STATED PROBLEM: The records below should be written out again, exactly.

RAW DATA:
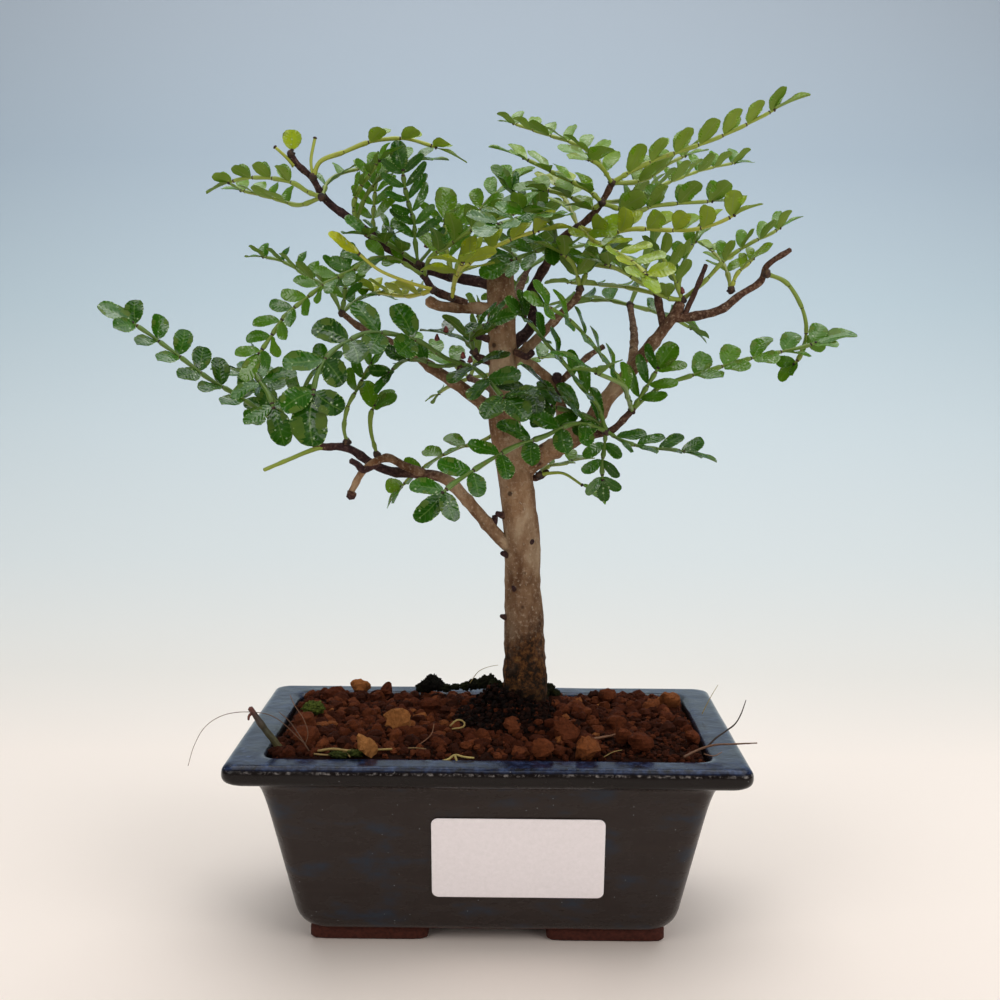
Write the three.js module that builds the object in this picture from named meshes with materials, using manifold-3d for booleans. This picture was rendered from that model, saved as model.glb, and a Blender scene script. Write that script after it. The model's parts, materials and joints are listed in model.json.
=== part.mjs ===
// A Chinese pepper bonsai in its glazed pot. Millimetres, +Z up, the front of the pot towards -Y.
// The origin is the middle of the bounding box, at the height that the pot's feet stand on.
import * as THREE from 'three';
import Module from 'manifold-3d';
import { mergeVertices } from 'three/addons/utils/BufferGeometryUtils.js';

const wasm = await Module();
wasm.setup();

// Driving dimensions of the pot
const RIM_LENGTH = 152;
const RIM_WIDTH = 97;
const RIM_CORNER_RADIUS = 4;
const CORNER_GROWTH = 0.15;
const POT_HEIGHT = 61;
const CORNER_STEPS = 3;
const FOOT = { length: 36, width: 14, height: 4, fromMiddleX: 18, fromMiddleY: 11, sunk: 2 };
const DRAIN = { radius: 6, fromMiddle: 26 };
const FLOOR_TOP = 10;
// The pot's wall in section: [inset from the rim's outer edge, height], outside from the base
// up to the rim, over it, and down the inside to the floor.
const RIM_INSIDE = 9.6;
const POT_SECTION = [
  [24, FOOT.height], [20.5, 5.2], [18.2, 9], [10.6, 47], [8.4, 53.4], [1.4, 55], [0, 56.6],
  [0, 59.6], [1.4, POT_HEIGHT],
  [RIM_INSIDE, POT_HEIGHT], [10.8, 59.8], [14.2, 50], [21.6, 15], [25, FLOOR_TOP],
];

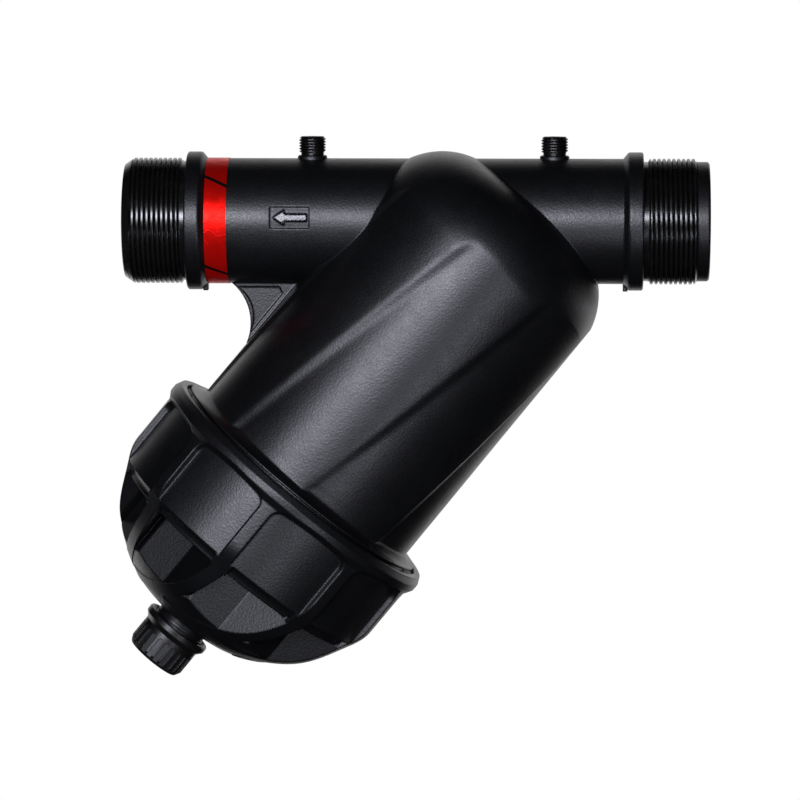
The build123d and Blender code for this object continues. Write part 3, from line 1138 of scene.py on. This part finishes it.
@dataclass
class Studio:
    """Camera, floor, lamps and world."""

    azimuth: float = 1.963
    elevation: float = 5.223
    roll: float = 0.051
    distance: float = 2.0812
    focal_px: float = 4362.7
    target: Point = (-0.115244, 0.0, -0.085472)
    frame_px: float = 800.0
    sensor_mm: float = 36.0
    clip: Edge = (0.05, 50.0)
    lamp_tint: Point = (0.955, 0.96, 1.0)
    floor_z: float = -0.95
    floor_half: float = 6.0
    floor_pale: Colour = (0.82, 0.82, 0.82, 1.0)
    floor_dark: Colour = (0.02, 0.02, 0.02, 1.0)
    floor_far: Edge = (1.2, 1.8)
    floor_near_share: float = 0.75
    white: Colour = (1.0, 1.0, 1.0, 1.0)
    fill: float = 0.10
    backdrop_way: Point = (0.0, 0.98, 0.17)
    backdrop_edge: Edge = (0.72, 0.96)
    lamps: tuple[Lamp, ...] = (
        Lamp("front_strip", (-0.56, -2.09, 0.41), 1.40, 0.42, 44.0),
        Lamp("low_box", (0.33, -1.36, -0.55), 0.30, 0.18, 2.8),
    )

    def camera(self) -> None:
        """Sets the camera at the photograph's viewpoint."""
        a, e, r = (math.radians(v) for v in (self.azimuth, self.elevation, self.roll))
        back = Vector((math.sin(a) * math.cos(e), -math.cos(a) * math.cos(e), math.sin(e)))
        right = Vector((math.cos(a), math.sin(a), 0.0))
        up = back.cross(right)
        across = right * math.cos(r) + up * math.sin(r)
        upright = up * math.cos(r) - right * math.sin(r)
        data = bpy.data.cameras.new("camera")
        data.sensor_fit = "HORIZONTAL"
        data.sensor_width = self.sensor_mm
        data.lens = self.focal_px / self.frame_px * data.sensor_width
        data.clip_start, data.clip_end = self.clip
        camera = add_object("camera", data)
        turn = Matrix((across, upright, back)).transposed().to_4x4()
        camera.matrix_world = Matrix.Translation(Vector(self.target) + back * self.distance) @ turn
        bpy.context.scene.camera = camera

    def lights(self) -> None:
        """Adds the soft boxes, each facing the object."""
        aim = Vector(self.target)
        for lamp in self.lamps:
            data = bpy.data.lights.new(lamp.name, "AREA")
            data.shape = "RECTANGLE"
            data.size = lamp.width
            data.size_y = lamp.height
            data.energy = lamp.power
            data.color = self.lamp_tint
            box = add_object(lamp.name, data)
            box.location = Vector(lamp.place)
            box.rotation_euler = (box.location - aim).to_track_quat("Z", "Y").to_euler()
            box.visible_camera = False

    def floor(self) -> None:
        """Adds the plain pale floor."""
        mesh = bpy.data.meshes.new("floor")
        half, z = self.floor_half, self.floor_z
        corners = [(-half, -half, z), (half, -half, z), (half, half, z), (-half, half, z)]
        mesh.from_pydata(corners, [], [(0, 1, 2, 3)])
        floor = add_object("floor", mesh)
        g = Graph("pale_floor")
        seen = g.ray("Is Camera Ray")
        mirror = g.ray("Is Glossy Ray")
        clear = g.ray("Is Transmission Ray")
        pale = g.blend(mirror, self.floor_pale, self.floor_dark)
        matte = g.add("ShaderNodeBsdfDiffuse", None, {"Color": pale})
        bright = g.add("ShaderNodeEmission", None, {"Color": self.white, "Strength": 1.0})
        far = g.axis(g.place(), "Y").smooth(*self.floor_far)
        level = far * (1.0 - self.floor_near_share) + self.floor_near_share
        share = ((seen + clear) * level + mirror * far).math("MINIMUM", 1.0)
        surface = g.add("ShaderNodeMixShader", None, {0: share, 1: matte, 2: bright})
        mesh.materials.append(g.close(surface))

    def world(self) -> None:
        """Lights faintly from all round and shows white behind the object."""
        g = Graph("studio", world=True)
        way = g.add("ShaderNodeTexCoord", out="Generated")
        behind = g.dot(way, self.backdrop_way).smooth(*self.backdrop_edge)
        mirror = g.ray("Is Glossy Ray") * behind
        seen = g.ray("Is Camera Ray") + g.ray("Is Transmission Ray")
        fill = g.ray("Is Diffuse Ray") * self.fill
        level = (seen + mirror).math("MINIMUM", 1.0) + fill
        bpy.context.scene.world = g.close(
            g.add("ShaderNodeBackground", None, {"Color": self.white, "Strength": level})
        )

    def build(self) -> None:
        """Builds the whole studio."""
        self.camera()
        self.lights()
        self.floor()
        self.world()
        bpy.context.scene.view_settings.view_transform = "Standard"


def main() -> None:
    """Builds every piece in order and reports it."""
    logging.basicConfig(level=logging.INFO, format="%(message)s")
    Studio().build()
    moulded = HousingPlastic("housing_plastic").build()
    grained = GrainedPlastic("cover_plastic").build()
    thread_skin = SmoothPlastic("thread_plastic").build()
    cap_skin = CapPlastic("cap_plastic", roughness=0.33, specular=0.7, rounded_mm=0.3).build()
    foil = MetallicFoil("red_label_foil").build()
    rubber = SealRubber("nitrile_rubber").build()
    grey = CartridgePlastic("grey_cartridge_plastic").build()
    steel = WovenSteel("woven_steel").build()
    Housing().build(moulded, thread_skin, foil)
    Cover().build(grained, cap_skin)
    for node in ("cover_o_ring", "cartridge_top_seal", "cartridge_foot_seal", "drain_gasket"):
        repaint(node, rubber)
    for node in ("support_tube", "cartridge_top_ring", "cartridge_foot_ring"):
        repaint(node, grey)
    repaint("screen_mesh", steel)


if __name__ == "__main__":
    main()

TASK OUTPUT:
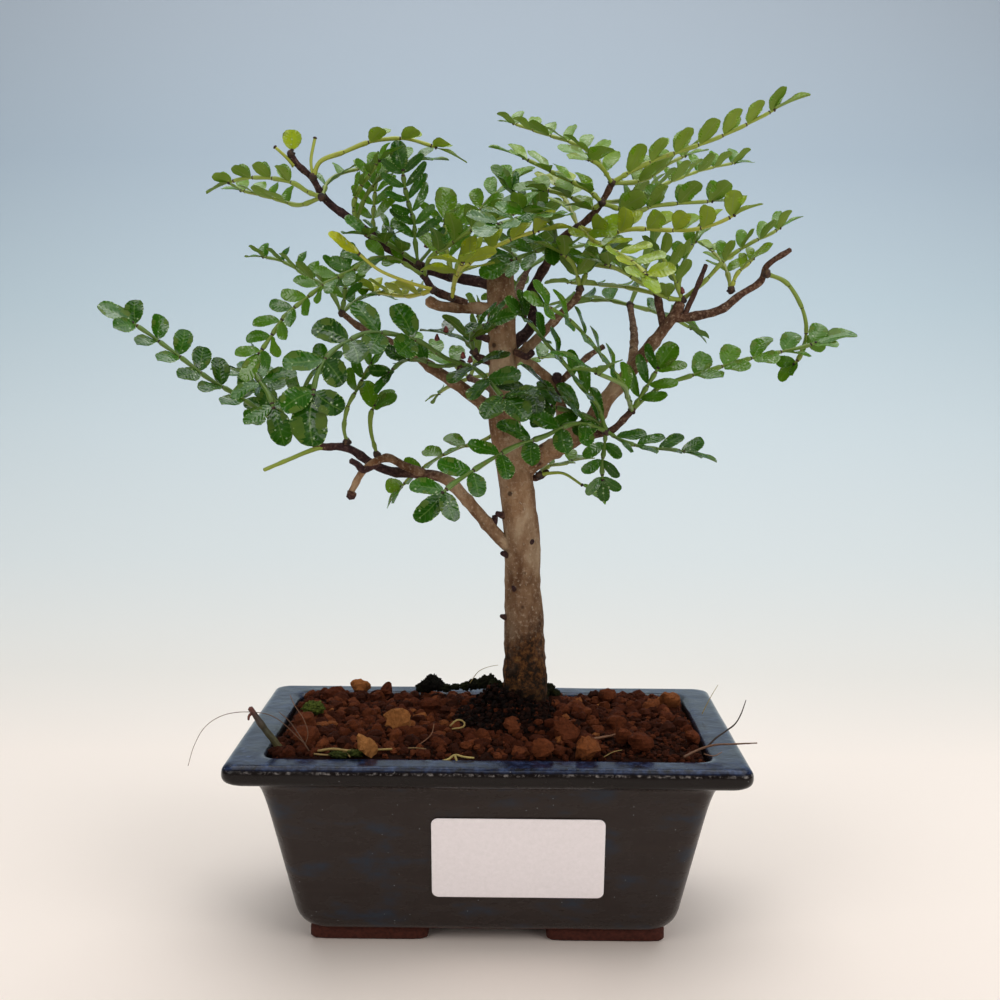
Write the three.js module that builds the object in this picture from named meshes with materials, using manifold-3d for booleans. This picture was rendered from that model, saved as model.glb, and a Blender scene script. Write that script after it. The model's parts, materials and joints are listed in model.json.
=== part.mjs ===
// A Chinese pepper bonsai in its glazed pot. Millimetres, +Z up, the front of the pot towards -Y.
// The origin is the middle of the bounding box, at the height that the pot's feet stand on.
import * as THREE from 'three';
import Module from 'manifold-3d';
import { mergeVertices } from 'three/addons/utils/BufferGeometryUtils.js';

const wasm = await Module();
wasm.setup();

// Driving dimensions of the pot
const RIM_LENGTH = 152;
const RIM_WIDTH = 97;
const RIM_CORNER_RADIUS = 4;
const CORNER_GROWTH = 0.15;
const POT_HEIGHT = 61;
const CORNER_STEPS = 3;
const FOOT = { length: 36, width: 14, height: 4, fromMiddleX: 18, fromMiddleY: 11, sunk: 2 };
const DRAIN = { radius: 6, fromMiddle: 26 };
const FLOOR_TOP = 10;
// The pot's wall in section: [inset from the rim's outer edge, height], outside from the base
// up to the rim, over it, and down the inside to the floor.
const RIM_INSIDE = 9.6;
const POT_SECTION = [
  [24, FOOT.height], [20.5, 5.2], [18.2, 9], [10.6, 47], [8.4, 53.4], [1.4, 55], [0, 56.6],
  [0, 59.6], [1.4, POT_HEIGHT],
  [RIM_INSIDE, POT_HEIGHT], [10.8, 59.8], [14.2, 50], [21.6, 15], [25, FLOOR_TOP],
];

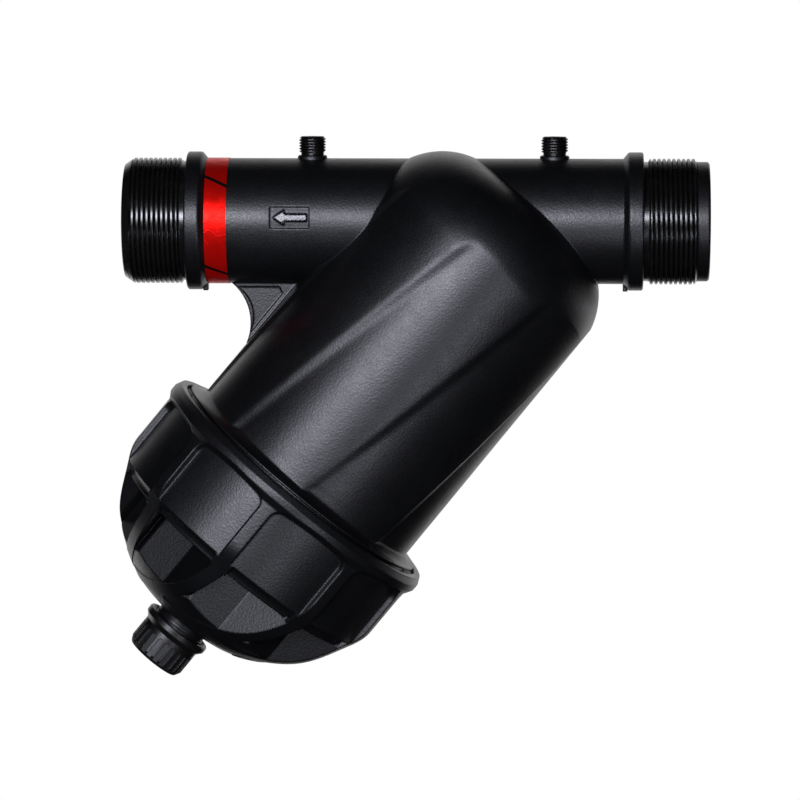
The build123d and Blender code for this object continues. Write part 3, from line 1138 of scene.py on. This part finishes it.
@dataclass
class Studio:
    """Camera, floor, lamps and world."""

    azimuth: float = 1.963
    elevation: float = 5.223
    roll: float = 0.051
    distance: float = 2.0812
    focal_px: float = 4362.7
    target: Point = (-0.115244, 0.0, -0.085472)
    frame_px: float = 800.0
    sensor_mm: float = 36.0
    clip: Edge = (0.05, 50.0)
    lamp_tint: Point = (0.955, 0.96, 1.0)
    floor_z: float = -0.95
    floor_half: float = 6.0
    floor_pale: Colour = (0.82, 0.82, 0.82, 1.0)
    floor_dark: Colour = (0.02, 0.02, 0.02, 1.0)
    floor_far: Edge = (1.2, 1.8)
    floor_near_share: float = 0.75
    white: Colour = (1.0, 1.0, 1.0, 1.0)
    fill: float = 0.10
    backdrop_way: Point = (0.0, 0.98, 0.17)
    backdrop_edge: Edge = (0.72, 0.96)
    lamps: tuple[Lamp, ...] = (
        Lamp("front_strip", (-0.56, -2.09, 0.41), 1.40, 0.42, 44.0),
        Lamp("low_box", (0.33, -1.36, -0.55), 0.30, 0.18, 2.8),
    )

    def camera(self) -> None:
        """Sets the camera at the photograph's viewpoint."""
        a, e, r = (math.radians(v) for v in (self.azimuth, self.elevation, self.roll))
        back = Vector((math.sin(a) * math.cos(e), -math.cos(a) * math.cos(e), math.sin(e)))
        right = Vector((math.cos(a), math.sin(a), 0.0))
        up = back.cross(right)
        across = right * math.cos(r) + up * math.sin(r)
        upright = up * math.cos(r) - right * math.sin(r)
        data = bpy.data.cameras.new("camera")
        data.sensor_fit = "HORIZONTAL"
        data.sensor_width = self.sensor_mm
        data.lens = self.focal_px / self.frame_px * data.sensor_width
        data.clip_start, data.clip_end = self.clip
        camera = add_object("camera", data)
        turn = Matrix((across, upright, back)).transposed().to_4x4()
        camera.matrix_world = Matrix.Translation(Vector(self.target) + back * self.distance) @ turn
        bpy.context.scene.camera = camera

    def lights(self) -> None:
        """Adds the soft boxes, each facing the object."""
        aim = Vector(self.target)
        for lamp in self.lamps:
            data = bpy.data.lights.new(lamp.name, "AREA")
            data.shape = "RECTANGLE"
            data.size = lamp.width
            data.size_y = lamp.height
            data.energy = lamp.power
            data.color = self.lamp_tint
            box = add_object(lamp.name, data)
            box.location = Vector(lamp.place)
            box.rotation_euler = (box.location - aim).to_track_quat("Z", "Y").to_euler()
            box.visible_camera = False

    def floor(self) -> None:
        """Adds the plain pale floor."""
        mesh = bpy.data.meshes.new("floor")
        half, z = self.floor_half, self.floor_z
        corners = [(-half, -half, z), (half, -half, z), (half, half, z), (-half, half, z)]
        mesh.from_pydata(corners, [], [(0, 1, 2, 3)])
        floor = add_object("floor", mesh)
        g = Graph("pale_floor")
        seen = g.ray("Is Camera Ray")
        mirror = g.ray("Is Glossy Ray")
        clear = g.ray("Is Transmission Ray")
        pale = g.blend(mirror, self.floor_pale, self.floor_dark)
        matte = g.add("ShaderNodeBsdfDiffuse", None, {"Color": pale})
        bright = g.add("ShaderNodeEmission", None, {"Color": self.white, "Strength": 1.0})
        far = g.axis(g.place(), "Y").smooth(*self.floor_far)
        level = far * (1.0 - self.floor_near_share) + self.floor_near_share
        share = ((seen + clear) * level + mirror * far).math("MINIMUM", 1.0)
        surface = g.add("ShaderNodeMixShader", None, {0: share, 1: matte, 2: bright})
        mesh.materials.append(g.close(surface))

    def world(self) -> None:
        """Lights faintly from all round and shows white behind the object."""
        g = Graph("studio", world=True)
        way = g.add("ShaderNodeTexCoord", out="Generated")
        behind = g.dot(way, self.backdrop_way).smooth(*self.backdrop_edge)
        mirror = g.ray("Is Glossy Ray") * behind
        seen = g.ray("Is Camera Ray") + g.ray("Is Transmission Ray")
        fill = g.ray("Is Diffuse Ray") * self.fill
        level = (seen + mirror).math("MINIMUM", 1.0) + fill
        bpy.context.scene.world = g.close(
            g.add("ShaderNodeBackground", None, {"Color": self.white, "Strength": level})
        )

    def build(self) -> None:
        """Builds the whole studio."""
        self.camera()
        self.lights()
        self.floor()
        self.world()
        bpy.context.scene.view_settings.view_transform = "Standard"


def main() -> None:
    """Builds every piece in order and reports it."""
    logging.basicConfig(level=logging.INFO, format="%(message)s")
    Studio().build()
    moulded = HousingPlastic("housing_plastic").build()
    grained = GrainedPlastic("cover_plastic").build()
    thread_skin = SmoothPlastic("thread_plastic").build()
    cap_skin = CapPlastic("cap_plastic", roughness=0.33, specular=0.7, rounded_mm=0.3).build()
    foil = MetallicFoil("red_label_foil").build()
    rubber = SealRubber("nitrile_rubber").build()
    grey = CartridgePlastic("grey_cartridge_plastic").build()
    steel = WovenSteel("woven_steel").build()
    Housing().build(moulded, thread_skin, foil)
    Cover().build(grained, cap_skin)
    for node in ("cover_o_ring", "cartridge_top_seal", "cartridge_foot_seal", "drain_gasket"):
        repaint(node, rubber)
    for node in ("support_tube", "cartridge_top_ring", "cartridge_foot_ring"):
        repaint(node, grey)
    repaint("screen_mesh", steel)


if __name__ == "__main__":
    main()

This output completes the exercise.